11

I would like to create a class from a pandas dataframe that is created from csv. Is the best way to do it, by using a @staticmethod? so that I do not have to read in dataframe separately for each object

user308827
  • 21,227
  • 87
  • 254
  • 417

2 Answers2

19

You don't need a @staticmethod for this. You can pass the pandas DataFrame whenever you're creating instances of the class:

class MyClass:

    def __init__(self, my_dataframe):
        self.my_dataframe = my_dataframe

a = MyClass(my_dataframe)
b = MyClass(my_dataframe)

At this point, both a and b have access to the DataFrame that you've passed and you don't have to read the DataFrame each time. You can read the data from the CSV file once, create the DataFrame and construct as many instances of your class as you like (which all have access to the DataFrame).

Simeon Visser
  • 118,920
  • 18
  • 185
  • 180
  • thanks! so if I add a column to the dataframe via object a, and also add column with same name but different values, via object b; will it modify original dataframe? – user308827 Nov 15 '14 at 20:21
  • @user308827: eh, yes, as there's only one DataFrame object in your program at this point. Though you have to be aware that both classes modify the same DataFrame so you can't assume a DataFrame will remain unchanged. Depending on what your code does, each instance will need to use the same DataFrame throughout. – Simeon Visser Nov 15 '14 at 20:23
  • thanks for the clear explanation. I want a subset of the dataframe for each object. is there any way I can make sure that all objects I create have separate subsets and only modify those subsets? – user308827 Nov 15 '14 at 20:27
  • You could read the DataFrame and then create a few smaller DataFrames from that big DataFrame. If you then pass the smaller DataFrames to the classes then there's no risk of modifying wrong columns/data.
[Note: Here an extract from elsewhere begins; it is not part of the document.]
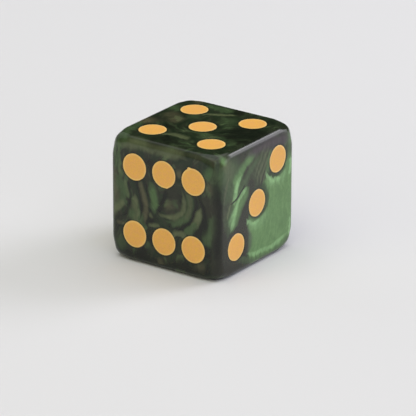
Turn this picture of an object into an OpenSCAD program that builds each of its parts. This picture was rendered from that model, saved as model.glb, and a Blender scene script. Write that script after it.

So you'd have to select the columns you want from a DataFrame and create a new DataFrame accordingly. – Simeon Visser Nov 15 '14 at 20:30
4

I would think you could create the dataframe in the first instance with

a = MyClass(my_dataframe)

and then just make a copy

b = a.copy(deep=True)

Then b is independent of a

Roelant
  • 4,508
  • 1
  • 32
  • 62
Tom
  • 1,003
  • 2
  • 13
  • 25